After losing 99% of their value from all-time highs to lows of 0.015p, Gfinity shares are making something of a comeback.
Gfinity’s problems were twofold: first, the company’s initial focus on esports couldn’t generate profit, and overall esports popularity was waning. Second, Gfinity’s media business suffered as Google algorithms changed and impacted the amount of traffic its portals received.
If they had maintained high traffic levels, the decision to move away from esports and focus on media might have proved successful, with the company able to deliver future profit growth with simple cost-cutting.
Nonetheless, Gfinity is reinventing itself again and capturing investors’ attention.
Investors will be delighted that the company announced it is on track to meet its target of monthly profitability by the end of 2024, but the really exciting part of the recent announcement is the company’s plans to diversify into video advertising.
The focus on gaming wore thin after the pandemic as gamers returned to the office and spent more time socialising with actual people instead of glued to their computer screens. The company highlighted changes in algorithms for falling user numbers, but in reality, a combination of factors dented revenue for the media business.
Gfiinity has now set its targets on the broad digital medium of video and freed itself from the shackles of struggling to carve out profits from gaming.
Gfinity’s plans are interesting because it is now targeting operations in a digital format with billions of users with a multitude of interests, which will allow Gfinity to focus on the underlying technology and not have to worry too much about consumer behavioural trends.
The company’s realignment towards video is driven by Gfinity’s largest shareholder, Robert Keith, and a related party transaction between Gfinity and 0M Technology Solutions Ltd, a company Robert Keith is the owner of.
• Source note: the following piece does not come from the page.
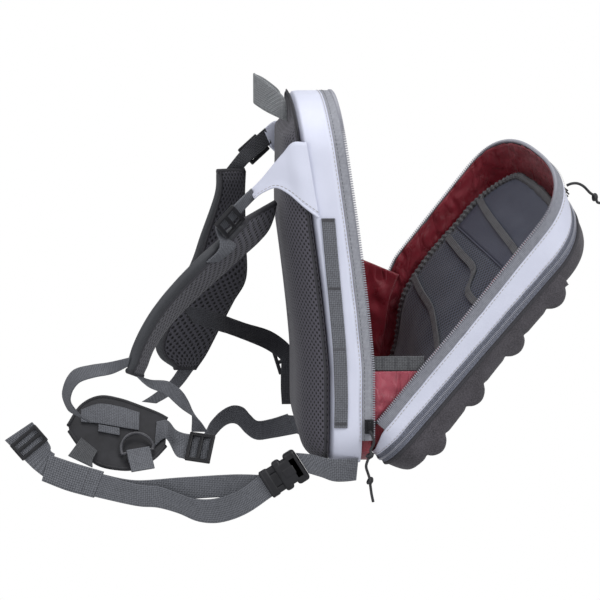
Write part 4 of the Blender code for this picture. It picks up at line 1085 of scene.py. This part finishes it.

Gfinity has signed a non-binding Memorandum of Understanding (MOU) with 0M Technology Solutions Ltd to commercialise its artificial intelligence technology for the connected video market.
Under the proposed terms, Gfinity will receive an exclusive license to use 0M’s Connected IQ (CIQ) technology, with 0M receiving a royalty fee of 30% of net profits generated from the license.
The deal would give Gfinity a new lease of life, and with shares priced for complete failure, investors are taking note.